Why Are Some Medicines Prescription Only While Some Others OTC? 

A prescription at a Los Angeles Pharmacy
Why Are Some Medicines Prescription Only While Some Others OTC? 

Anyone looking for allergy medicine Claritin will easily find it on the shelves of any retail pharmacy in the country. These are called over-the-counter (OTC) medicines and save the US healthcare system billions of dollars per year as per a study conducted by the Consumer Healthcare Products Association. OTC medicines are popular among people who want to completely participate in their care and save money in the process. When users engage more with their health, many good things can happen.

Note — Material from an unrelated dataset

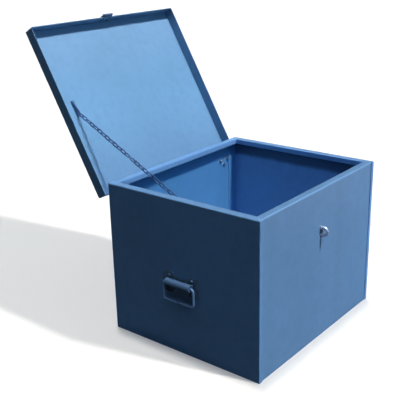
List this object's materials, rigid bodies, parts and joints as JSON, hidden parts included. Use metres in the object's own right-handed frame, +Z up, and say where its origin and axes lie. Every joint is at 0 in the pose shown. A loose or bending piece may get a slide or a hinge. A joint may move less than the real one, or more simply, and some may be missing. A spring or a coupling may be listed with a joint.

People make fewer doctor visits and have less time away from work when using over-the-counter medications rather than seeking a prescription.


Difference Between OTC And Prescription Medicines 

The US law has classified drugs into two groups, prescription, and non-prescription. Prescription medicines are regulated by the FDA via the New Drug Application Process for approval for marketing in the country, whereas OTC medicines are regulated via a monograph that contains acceptable formulations, ingredients, doses, and labeling needs.


As the name suggests, prescription-only medicines can only be purchased with a prescription from a healthcare professional. The prescription classification is intended to reduce the risk of people misusing dangerous or habit-forming medicines, including those used for difficult-to-diagnose health conditions. These medicines are intended for use by an individual to treat a specific health condition. When starting the prescription medication, the person is legally entitled to discuss the medication with a pharmacist.


One can purchase OTC medicines even without any prescription. You need not visit a prescriber or consult with a pharmacist to have OTC medicines. However, consulting a doctor before starting a course of OTC medication is advisable. This is because some of us can be allergic to certain over-the-counter medications, and some other OTC medications might not be safe for pregnant women. Moreover, some pain, flu, cold, and other OTC medications can increase the blood pressure of the user or may interfere with medications used for blood pressure management.


Precautions Needed For OTC Medicines 

The FDA has put forward strict labeling requirements for over-the-counter medicines. Anyone reading the drug facts label of an over-the-counter drug should be able to understand if the drug is suitable for them, understand the warnings and follow the usage directions. OTC medicines are also subject to misuse. For instance, poisoning from acetaminophen (Tylenol) is a common cause of death and poisoning by medications. Likewise, overuse of medicines like ibuprofen can result in intestinal ulcers and bleeding and can also increase the chances of heart attack and stroke.